In Chiron’s final incarnation, we meet “Black” (played with succulent beauty by Trevante Rhodes). Chiron, the boy, has disappeared; but as we can see in one scene, the moonlight coming from his Atlanta apartment window glows on his body to reveal his hidden pain stemming from his past trauma. The pain is undoubtedly present; he has just learned to hide it better. Unlike the previous section, Kevin (played by André Holland) is now the person reaching out to Chiron. For the first time, we see Kevin as lost as Chiron. These two men, who grew-up together and have a deep affection for each other, look into each other’s eyes and truly see one another. This is never stated, of course; but like everything else in the film, it is what is not stated that has the most power.

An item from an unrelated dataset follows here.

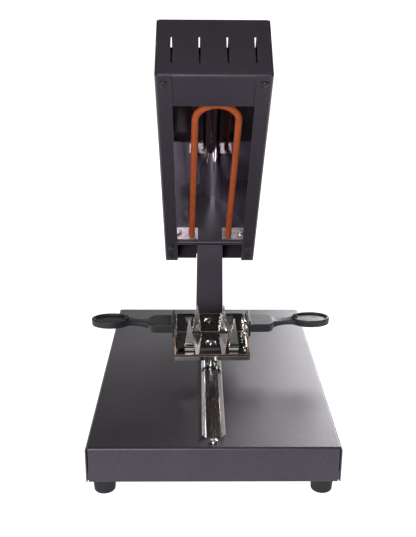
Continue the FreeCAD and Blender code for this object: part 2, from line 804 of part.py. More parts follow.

“Moonlight” could have easily felt broken by falling into an episodic style. Yet, like any well-constructed film that takes a similar approach (“The Last of Us,” “Boyhood,” and “The Shining” to name a few), “Moonlight” combines stories in a perfectly believable manner. This is due in part to the performances of the three lead actors (Hibbert, Sanders, and Rhodes), as well as the expert directing of Jenkins, who was able to create a fluid and cohesive narrative – one that borrows heavily from the literary work of Richard Wright’s masterpiece “Native Son” and James Baldwin’s tour de force “Go Tell It on the Mountain.”

It is Jenkins’ masterful directing that makes Chiron the character that he is; without it, Chiron would not have felt as real. In truth, “Moonlight,” from its characters, its sets, and its soundtrack, all work to make this world truly real.  Without out the perfection of each component, the film would have been a failed vision, but “Moonlight” succeeds. In fact, it does more than succeed – it lives, breathes even. It is the strength of that vision that has catapulted “Moonlight” to win the Golden Globe for Best Drama Picture, and for it to be nominated for eight Oscars, including Best Picture. “Moonlight” did all this by being itself; thus when viewing “Moonlight,” do it with the expectation of just another film, but you will most certainly leave knowing the true understated price of life.